During the meeting, families started by setting out their objectives and the history of their struggle, and then raised the issue of releasing the lists of those surrendered and detained during and after the war, as well as lists of political prisoners and secret detention centres. Families handed over a memo (click here) laying out 5 key demands which included: (1) releasing a list of all those who surrendered or were detained by the Sri Lankan armed forces during and after the war, particularly during the last phase; (2) releasing a list of all secret detention centres, their status and list of detainees; (3) releasing a list of all detainees held under the PTA and detainees held in detention centres; (4) releasing these lists to representatives from the families of the disappeared; and (5) releasing in public all reports by commissions appointed over the years to address the issue of disappearances and the Government’s response to those reports.

President Sirisena told families that he could deliver on all of the demands in the petition, and specifically told families that he would issue directives to the National Security Council at a meeting on Tuesday June 13 to release all the lists the families demanded. The President noted that parliament was going to debate the Office of Missing Persons (OMP) on June 22 but told families he wouldn’t wait for the OMP to act.

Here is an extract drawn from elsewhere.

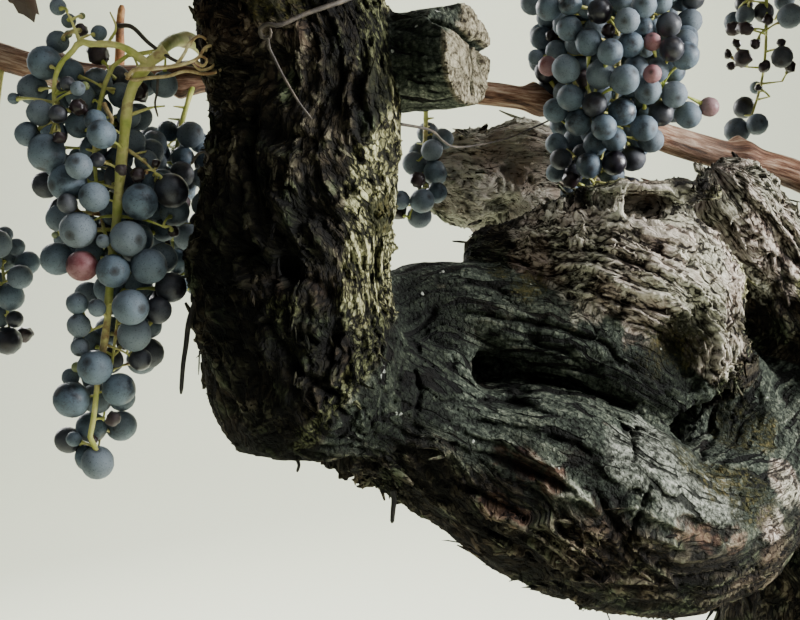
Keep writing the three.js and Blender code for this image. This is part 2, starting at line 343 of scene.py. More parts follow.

On the point about secret detention centres though the President insisted that none existed, and told families that if they believed they did he would take them in his presidential vehicle to show them they did not exist.

Families of the disappeared told Tamil Guardian that they will watch closely to see what happens at the National Security Council meeting on Tuesday, and that they will not give up their protests until they get actual answers.

Families of the disappeared across the North-East have now been protesting roadside across the North-East for over 4 months.

 

 

 

 

 

 

Below are testimonies from families that have been rallying in Killinochchi.

Name(s): Jegatharaparathavan, Yuvaneswaran, Kuganesan

Date of Disappearance: 2008, 2007, 2009

“My son dropped me at the checkpoint and was returning back to Vavuniya… they captured him somewhere at that point. He never made it back to where he was staying… He was good, didn’t cause any troubles, he took care of the home, his wife and kids… he bought things for his wife’s pregnancy and told me to give it to her and take care of her… Not just one or two but three of my children are missing.”

 

Name(s): Sujeepan Kandasamy

Date of Disappearance: 2009

“He was taken by the LTTE when he was 17… then he was taken by the army in 2009. He kept to himself, kept out of trouble…often when he’s home you couldn’t even tell he was there. When I saw him last, he ate the food I took and he said take everyone and you all get out… I will somehow come out too.” 

 

 

Name(s): Ratheeswaran Thevendran

Date of Disappearance: 2008

“He’s my youngest son.. he worked in a garage.”

“He was injured and the army took him to the hospital… the man that was beside him in the hospital said that he doesn’t know where my son was taken after.” 

Then someone we knew inside Magazine Prison said that my son’s name and information was registered there. By the time my son-in-law reached Magazine, they said he was no longer there.”

“Then when they were releasing some of the cadres after rehabilitation one of them said that my son was kept with them but would not tell us where because he was afraid.”

“I think this is him in a photograph in a newspaper (in an article appearing in Sudar Oli dated March 2012)”     

“I wrote to the Prime Minister… His office sent me this in response”
He also wrote to the ICRC. This was the response he received.
“Tell them to take me and let my child go instead.”